- **DATASET EXCERPT**

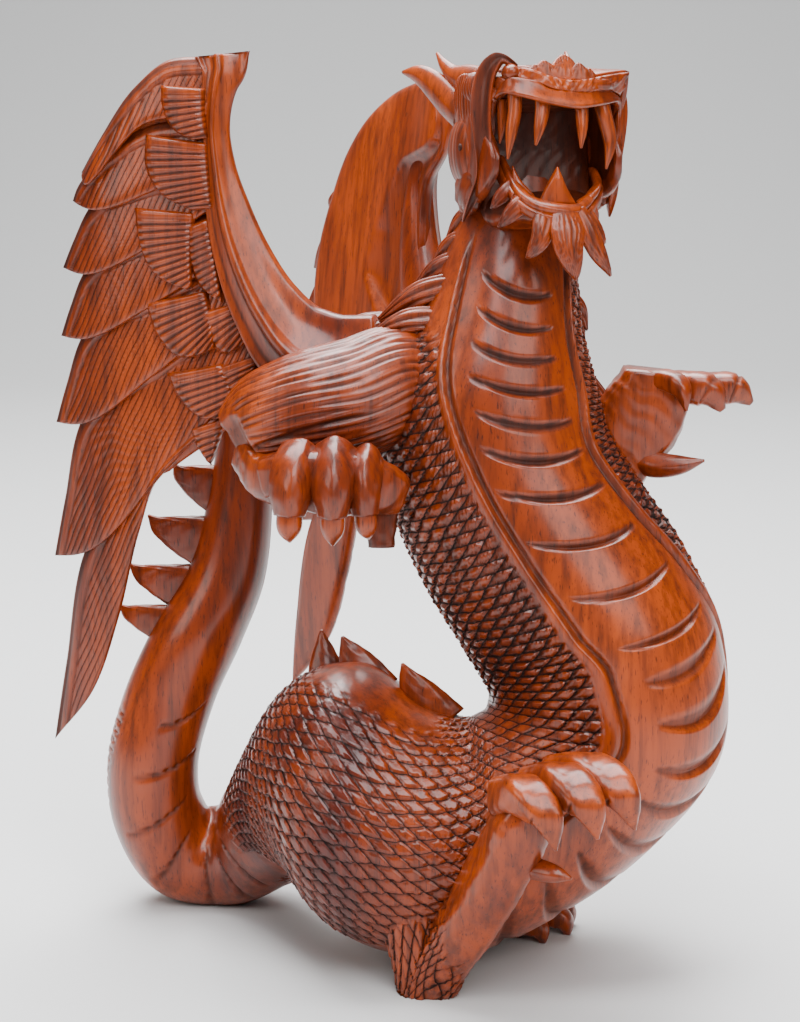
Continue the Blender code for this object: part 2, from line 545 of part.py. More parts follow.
def carve_fins(work):
    """Curved fins along the back and saw-like ones up the outer side of the tail."""
    back = [
        [(18, -2, 106, 13, 4.2), (10, -2, 118, 9, 3.4), (4, -2, 127, 5, 2.2), (1, -2, 134, 0.6, 0.6)],
        [(-12, 6, 118, 13, 4.2), (-19, 8, 130, 9, 3.4), (-23, 10, 137, 5, 2.2), (-26, 11, 143, 0.6, 0.6)],
        [(-32, 20, 112, 11, 4.2), (-34, 25, 124, 8, 3.4), (-35, 28, 133, 4.5, 2.2), (-36, 30, 141, 0.6, 0.6)],
    ]
    for keys in back:
        work.sweep(keys, (0, -1, 0), 6, 6, leaf)
    tail = [
        (-76, 58, 213, -105, 30), (-79, 57, 189, -117, 32), (-86, 56, 166, -126, 30),
        (-100, 54, 147, -131, 24),
    ]
    for x, y, top, tip, tall in tail:
        keys = []
        for share in (0.0, 0.35, 0.7, 0.9, 1.0):
            high = tall * (1 - share) ** 0.6 / 2
            keys.append((x + (tip - x) * share, y, top - high, high, 5.5 - 4.6 * share))
        work.sweep(keys, (0, -1, 0), 8, 8)


def carve_mane(work):
    """Locks that stand off the back of the neck and run down over the shoulder."""
    locks = [
        [(34, 4, 330), (26, 12, 326), (20, 16, 318)], [(30, 6, 318), (20, 14, 313), (13, 19, 303)],
        [(26, 4, 306), (14, 12, 300), (6, 18, 291)], [(22, -4, 298), (8, 0, 292), (-4, 4, 284)],
        [(20, -8, 287), (4, -8, 285), (-13, -4, 280)], [(36, 20, 322), (30, 28, 314), (26, 33, 304)],
        [(32, 22, 304), (24, 32, 296), (18, 38, 286)], [(66, 14, 312), (72, 18, 305), (77, 20, 297)],
        [(68, 14, 296), (76, 18, 289), (82, 22, 280)], [(58, 24, 318), (60, 32, 309), (62, 37, 299)],
        [(52, 28, 300), (54, 38, 291), (54, 44, 281)],
    ]
    for root, middle, tip in locks:
        work.sweep([(*root, 7, 6), (*middle, 6.5, 5), (*tip, 0.8, 0.8)], (0, -1, 0), 8, 8)
    shoulder = [(6, 24, 268, 20, 16), (-8, 18, 274, 18, 15), (-24, 10, 272, 16, 14)]
    work.sweep(shoulder, (0, 0, 1), 5, 10)
    left_shoulder = [(36, 20, 268, 18, 18), (26, 42, 266, 16, 15), (18, 62, 262, 14, 13)]
    work.sweep(left_shoulder, (0, 0, 1), 5, 10)


def mesh_object(name, points, faces, material):
    """A Blender object over points in metres, its faces turned outward."""
    mesh = bpy.data.meshes.new(name)
    mesh.from_pydata([tuple(point) for point in points], [], faces)
    shape = bmesh.new()
    shape.from_mesh(mesh)
    bmesh.ops.recalc_face_normals(shape, faces=shape.faces)
    shape.to_mesh(mesh)
    shape.free()
    mesh.materials.append(material)
    piece = bpy.data.objects.new(name, mesh)
    bpy.context.scene.collection.objects.link(piece)
    return piece


def wood():
    """Oiled and varnished red-brown wood."""
    material = bpy.data.materials.new("varnished_wood")
    material.use_nodes = True
    shader = material.node_tree.nodes["Principled BSDF"]
    shader.inputs["Base Color"].default_value = WOOD_COLOR
    shader.inputs["Roughness"].default_value = WOOD_ROUGHNESS
    shader.inputs["Metallic"].default_value = 0.0
    return material


def helper(name, points, faces, material):
    """A shape that only takes part in the Booleans."""
    piece = mesh_object(name, points, faces, material)
    piece.hide_render = True
    piece.display_type = "WIRE"
    return piece


def boolean(piece, operation, other):
    step = piece.modifiers.new(other.name, "BOOLEAN")
    step.operation = operation
    step.object = other
    step.solver = "EXACT"


def enclosed(faces):
    """The volume inside closed faces with three corners each, below 0 for a hollow."""
    corners = [[corner.co for corner in face.verts] for face in faces]
    return sum(one.dot(other.cross(third)) for one, other, third in corners) / 6


def drop_bubbles(shape):
    """Take away the hollows left inside the skin, and flat specks with less in them than a cell."""
    cell = (SKIN_GRID * MM) ** 3
    seen = set()
    bubbles = []
    for start in shape.faces:
        if start in seen:
            continue
        seen.add(start)
        island = [start]
        for face in island:
            around = [other for edge in face.edges for other in edge.link_faces if other not in seen]
            seen.update(around)
            island += dict.fromkeys(around)
        if enclosed(island) < cell:
            bubbles += island
    bmesh.ops.delete(shape, geom=bubbles, context="FACES")


def ease_crossings(shape):
    """Draw the corners of faces that cut through each other towards their neighbours."""
    for _ in range(EASING_ROUNDS):
        shape.faces.ensure_lookup_table()
        tree = BVHTree.FromBMesh(shape)
        tangled = {}
        for one, other in tree.overlap(tree):
            corners = shape.faces[one].verts[:] + shape.faces[other].verts[:]
            if len(set(corners)) == len(corners):
                tangled.update(dict.fromkeys(corners))
        if not tangled:
            return
        eased = [(vertex, sum((edge.other_vert(vertex).co for edge in vertex.link_edges), Vector())
                  / len(vertex.link_edges)) for vertex in tangled]
        for vertex, place in eased:
            vertex.co = vertex.co.lerp(place, EASING)


def clean_skin(piece):
    """The piece's worked-out mesh as one closed skin that nowhere crosses itself."""
    skin = bpy.data.meshes.new_from_object(piece.evaluated_get(bpy.context.evaluated_depsgraph_get()))
    shape = bmesh.new()
    shape.from_mesh(skin)
    drop_bubbles(shape)
    ease_crossings(shape)
    shape.to_mesh(skin)
    shape.free()
    return skin


def unite(body, growths):
    """One solid from the body and all that grows out of it, flat where it stands."""
    trunk = np.vstack(body.points)
    grown = np.vstack(growths.points)
    low = np.minimum(trunk.min(axis=0), grown.min(axis=0))
    high = np.maximum(trunk.max(axis=0), grown.max(axis=0))
    middle = np.array([(low[0] + high[0]) / 2, (low[1] + high[1]) / 2, 0.0])
    material = wood()
    dragon = mesh_object("dragon", (trunk - middle) * MM, body.faces, material)

    limbs = helper("limbs", (grown - middle) * MM, growths.faces, material)
    blend = limbs.modifiers.new("one_skin", "REMESH")
    blend.mode = "VOXEL"
    blend.voxel_size = SKIN_GRID * MM
    spare = limbs.modifiers.new("spare_faces", "DECIMATE")
    spare.ratio = KEPT_FACES
    spare.use_collapse_triangulate = True
    limbs.data = clean_skin(limbs)
    limbs.modifiers.clear()
    boolean(dragon, "UNION", limbs)

    reach = (high - low).max() * MM
    corners = []
    for z in (-GROUND_DEPTH * MM, 0.0):
        corners += [(-reach, -reach, z), (reach, -reach, z), (reach, reach, z), (-reach, reach, z)]
    faces = [(3, 2, 1, 0), (4, 5, 6, 7), (0, 1, 5, 4), (1, 2, 6, 5), (2, 3, 7, 6), (3, 0, 4, 7)]
    ground = helper("ground_block", corners, faces, material)
    boolean(dragon, "DIFFERENCE", ground)


def main():
    for piece in list(bpy.data.objects):
        bpy.data.objects.remove(piece, do_unlink=True)
    body = Carving()
    carve_body(body)
    growths = Carving()
    carve_head(growths)
    right_wing = WingAxes(RIGHT_WING_AT, RIGHT_WING_YAW, 1)
    left_wing = WingAxes(LEFT_WING_AT, LEFT_WING_YAW, -1, LEFT_WING_SCALE, LEFT_WING_LEAN)
    carve_wing(growths, right_wing, RIGHT_ARM_TOP, BACK_REACH[0])
    carve_wing(growths, left_wing, LEFT_ARM_TOP, BACK_REACH[1])
    carve_arms(growths)
    carve_legs(growths)
    carve_fins(growths)
    carve_mane(growths)
    unite(body, growths)


main()
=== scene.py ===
"""Looks of the carved wooden dragon: fine carving, varnished wood, a pale floor and soft light.

The figure is built again from the same curves as the CAD solid, finely enough for its carving.
Sizes are in millimetres of the figure, as in the CAD source, and MM takes them to metres.
"""
import math

import bpy
import numpy as np
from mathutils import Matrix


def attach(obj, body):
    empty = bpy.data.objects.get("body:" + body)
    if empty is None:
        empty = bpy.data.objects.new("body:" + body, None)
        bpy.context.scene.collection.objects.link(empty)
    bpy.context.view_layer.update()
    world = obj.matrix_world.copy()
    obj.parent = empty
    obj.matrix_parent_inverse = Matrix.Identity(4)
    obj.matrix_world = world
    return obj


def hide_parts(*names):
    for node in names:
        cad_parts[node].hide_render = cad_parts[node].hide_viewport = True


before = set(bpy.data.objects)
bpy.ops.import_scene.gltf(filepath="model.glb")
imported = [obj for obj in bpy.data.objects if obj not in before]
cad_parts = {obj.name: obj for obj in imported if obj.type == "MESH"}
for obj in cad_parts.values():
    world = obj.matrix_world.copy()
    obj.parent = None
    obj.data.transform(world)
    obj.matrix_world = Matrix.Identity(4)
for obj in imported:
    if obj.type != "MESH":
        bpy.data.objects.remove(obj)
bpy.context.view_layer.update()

MM = 0.001
MIDDLE = np.array([-2.901, 37.221, 0.0])   # the row's origin, in the figure's millimetres

# Camera, in the figure's millimetres
CAMERA_AT = (0.0, -1039.8, 424.0)
CAMERA_PITCH = 12.0                        # degrees below level
CAMERA_LENS = 85.0

# Along the spine from head to tail tip:
# centre x, y, z, half width, half depth, and the way the belly faces x, y, z
SPINE = [
    (52, 16, 350, 20, 18, 0.10, -0.98, 0.00),
    (49, 8, 320, 27, 24, 0.10, -0.98, 0.00),
    (44, 4, 287, 36, 31, 0.15, -0.97, 0.05),
    (39, 4, 256, 48, 40, 0.30, -0.92, 0.12),
    (43, 4, 225, 51, 45, 0.38, -0.90, 0.12),
    (58, 2, 194, 53, 49, 0.45, -0.87, 0.13),
    (77, 0, 164, 54, 52, 0.53, -0.83, 0.16),
    (91, -2, 134, 54, 52, 0.66, -0.71, 0.23),
    (91, -4, 105, 53, 53, 0.76, -0.63, -0.09),
    (76, -6, 83, 53, 47, 0.65, -0.62, -0.44),
    (56, -8, 68, 53, 47, 0.38, -0.59, -0.69),
    (31, -10, 57, 54, 52, 0.04, -0.40, -0.92),
    (3, -12, 61, 56, 56, -0.10, -0.16, -0.97),
    (-20, -8, 75, 55, 59, -0.05, -0.20, -0.97),
    (-34, 9, 76, 42, 49, 0.00, -0.40, -0.91),
    (-48, 29, 60, 33, 38, -0.20, -0.75, -0.62),
    (-65, 46, 38, 27, 29, -0.20, -0.90, -0.38),
    (-84, 57, 22.5, 24, 24, 0.00, -0.98, -0.20),
    (-103, 58, 24.5, 23.5, 22, 0.30, -0.95, 0.10),
    (-115, 54, 45, 22, 22, 0.60, -0.80, 0.10),
    (-117, 52, 69, 21, 22, 0.80, -0.60, 0.00),
    (-109, 53, 101, 20, 22, 0.92, -0.38, 0.00),
    (-95, 55, 132, 21.5, 21, 0.94, -0.32, -0.10),
    (-81, 57, 161, 18, 18, 0.95, -0.25, -0.15),
    (-75, 58, 190, 15, 15.5, 0.96, -0.20, -0.10),
    (-73, 58, 215, 12, 13, 0.97, -0.20, 0.00),
    (-75, 56, 236, 8, 9, 0.97, -0.20, 0.00),
    (-80, 52, 252, 1.2, 1.5, 0.97, -0.20, 0.00),
]
BEND_EASE = 27.0              # length over which the rings' turning is averaged
SPINE_CENTRES = 400           # rings that the averaging is worked out on

# The body's surface: where each piece starts along the spine, and its steps along and round it
BODY_PIECES = (
    ("neck", 0.0, 1.3, 1), ("trunk", 165.0, 1.0, 1), ("haunch", 325.0, 1.0, 1), ("tail", 480.0, 1.7, 2),
)
BODY_SIDES = 320

# How much wider than asked for the points of all other forms lie apart
SPACING = 1.08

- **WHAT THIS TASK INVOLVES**
Write out, exactly as they stand, the lines from the one containing "imported = [obj" through the one containing "CAMERA_LENS = 85.0", both ends included.

- **SOLUTION FOR THIS EXERCISE**
imported = [obj for obj in bpy.data.objects if obj not in before]
cad_parts = {obj.name: obj for obj in imported if obj.type == "MESH"}
for obj in cad_parts.values():
    world = obj.matrix_world.copy()
    obj.parent = None
    obj.data.transform(world)
    obj.matrix_world = Matrix.Identity(4)
for obj in imported:
    if obj.type != "MESH":
        bpy.data.objects.remove(obj)
bpy.context.view_layer.update()

MM = 0.001
MIDDLE = np.array([-2.901, 37.221, 0.0])   # the row's origin, in the figure's millimetres

# Camera, in the figure's millimetres
CAMERA_AT = (0.0, -1039.8, 424.0)
CAMERA_PITCH = 12.0                        # degrees below level
CAMERA_LENS = 85.0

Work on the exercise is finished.